There’s a wonderful movie streaming on Netflix, Remarkably Bright Creatures, starring Sally Fields as Tova, who works nightly, cleaning the glass of a huge Aquarium where resides the leading “man” Marcellus– a Giant Pacific Octopus, known for his marvelous intelligence. A young man becomes her apprentice, but cleans the aquarium glass in a rather haphazard manner. Tova mentors him saying adamantly, “There’s a right way and a wrong way do things!” She urges him to use a circular motion so as not to leave streaks. In educationese, we would call that a classic example of a teachable moment, to guide the student in the moment they are most engaged.

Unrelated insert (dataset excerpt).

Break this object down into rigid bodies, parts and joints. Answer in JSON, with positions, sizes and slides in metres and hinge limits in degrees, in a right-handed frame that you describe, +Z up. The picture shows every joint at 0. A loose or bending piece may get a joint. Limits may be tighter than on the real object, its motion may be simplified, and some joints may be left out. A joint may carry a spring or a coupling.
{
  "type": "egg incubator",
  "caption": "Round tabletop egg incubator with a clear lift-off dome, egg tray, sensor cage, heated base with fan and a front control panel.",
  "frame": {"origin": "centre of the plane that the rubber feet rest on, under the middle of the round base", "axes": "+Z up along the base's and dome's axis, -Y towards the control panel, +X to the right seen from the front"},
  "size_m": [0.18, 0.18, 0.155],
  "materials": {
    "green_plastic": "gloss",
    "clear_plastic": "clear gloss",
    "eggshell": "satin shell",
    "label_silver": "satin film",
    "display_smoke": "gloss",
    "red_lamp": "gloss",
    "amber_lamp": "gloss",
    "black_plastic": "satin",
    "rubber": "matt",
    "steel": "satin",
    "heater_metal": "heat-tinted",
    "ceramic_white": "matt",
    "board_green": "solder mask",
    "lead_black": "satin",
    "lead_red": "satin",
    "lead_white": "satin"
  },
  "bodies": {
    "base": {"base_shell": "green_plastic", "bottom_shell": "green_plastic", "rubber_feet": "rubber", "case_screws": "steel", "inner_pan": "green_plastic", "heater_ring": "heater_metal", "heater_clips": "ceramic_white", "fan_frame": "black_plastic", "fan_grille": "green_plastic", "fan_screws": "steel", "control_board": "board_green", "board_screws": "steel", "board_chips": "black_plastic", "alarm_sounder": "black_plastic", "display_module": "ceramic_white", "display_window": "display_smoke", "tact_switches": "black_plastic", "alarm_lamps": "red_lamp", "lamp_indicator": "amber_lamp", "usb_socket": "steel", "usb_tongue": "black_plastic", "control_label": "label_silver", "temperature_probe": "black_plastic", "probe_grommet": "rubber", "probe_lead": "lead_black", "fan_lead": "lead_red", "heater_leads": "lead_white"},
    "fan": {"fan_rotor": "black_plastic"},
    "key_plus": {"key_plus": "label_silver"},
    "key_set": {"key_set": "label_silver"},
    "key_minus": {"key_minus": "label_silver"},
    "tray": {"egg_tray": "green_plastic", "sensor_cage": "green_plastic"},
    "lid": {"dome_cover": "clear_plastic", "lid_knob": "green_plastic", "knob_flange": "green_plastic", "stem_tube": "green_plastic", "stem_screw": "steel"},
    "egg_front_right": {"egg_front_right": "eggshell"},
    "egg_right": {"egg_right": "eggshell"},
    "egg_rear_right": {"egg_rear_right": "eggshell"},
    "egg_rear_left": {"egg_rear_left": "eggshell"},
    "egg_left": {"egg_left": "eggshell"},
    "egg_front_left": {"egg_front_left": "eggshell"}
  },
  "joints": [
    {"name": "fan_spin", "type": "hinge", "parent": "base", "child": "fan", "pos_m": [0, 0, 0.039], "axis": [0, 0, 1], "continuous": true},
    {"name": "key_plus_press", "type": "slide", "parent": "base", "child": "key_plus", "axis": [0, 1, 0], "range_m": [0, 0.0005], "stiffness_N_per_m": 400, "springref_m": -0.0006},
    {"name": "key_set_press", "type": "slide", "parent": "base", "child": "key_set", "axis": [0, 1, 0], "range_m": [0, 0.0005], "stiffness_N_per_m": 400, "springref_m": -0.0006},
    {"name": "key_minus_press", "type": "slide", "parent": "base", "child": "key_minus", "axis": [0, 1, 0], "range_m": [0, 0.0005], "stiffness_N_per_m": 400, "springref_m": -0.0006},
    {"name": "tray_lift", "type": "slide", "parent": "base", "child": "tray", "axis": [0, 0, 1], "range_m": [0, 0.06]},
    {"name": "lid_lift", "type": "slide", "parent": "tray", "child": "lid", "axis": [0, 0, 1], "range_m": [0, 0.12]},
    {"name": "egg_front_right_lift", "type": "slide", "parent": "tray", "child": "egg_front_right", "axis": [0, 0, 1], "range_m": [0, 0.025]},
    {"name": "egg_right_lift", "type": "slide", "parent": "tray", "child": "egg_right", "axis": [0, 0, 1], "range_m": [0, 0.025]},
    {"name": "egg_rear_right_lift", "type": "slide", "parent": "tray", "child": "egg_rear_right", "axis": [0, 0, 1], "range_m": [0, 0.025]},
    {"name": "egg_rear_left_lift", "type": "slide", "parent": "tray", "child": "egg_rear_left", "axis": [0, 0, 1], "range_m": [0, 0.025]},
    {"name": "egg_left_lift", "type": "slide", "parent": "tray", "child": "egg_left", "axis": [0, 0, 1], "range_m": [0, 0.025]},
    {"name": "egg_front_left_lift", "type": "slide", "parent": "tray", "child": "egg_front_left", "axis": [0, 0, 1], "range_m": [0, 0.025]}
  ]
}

On this last day, I stood there in the school’s desert habitat, in front of the whiteboard. The sixth graders had drawn an illustration of the energy flow through the habitat– Sun, Wind, evapotranspiration; the third graders had added little pictures of cactus plants, the desert willow tree, and the bunnies. I stood there with the dry-erase spray and a cloth. I began wiping the board, rather haphazardly, leaving streaks. Suddenly, Tova’s voice chastised me: “Hey, there’s a right way and a wrong way… circular motion!”
I stopped, took a breath, realized my own learnable moment, then resumed my task more mindfully, using circular motions to remove the tell-tale dry-erase streaks. I was not cleaning the transparent glass of an aquarium, looking into the eyes of Marcellus, the Giant Pacific Octopus, but for me, in that moment, the whiteboard became a transparent portal. I relived in a flash, all the encounters I had throughout the year with each of my 70-plus students, with all of their quirks of personality and nonstop unfolding of curiosity.
Then the epiphany struck me: indeed, my own life was deeply enriched, as I swam in the sea and careened through spacetime with my students– ALL Remarkably Bright Creatures!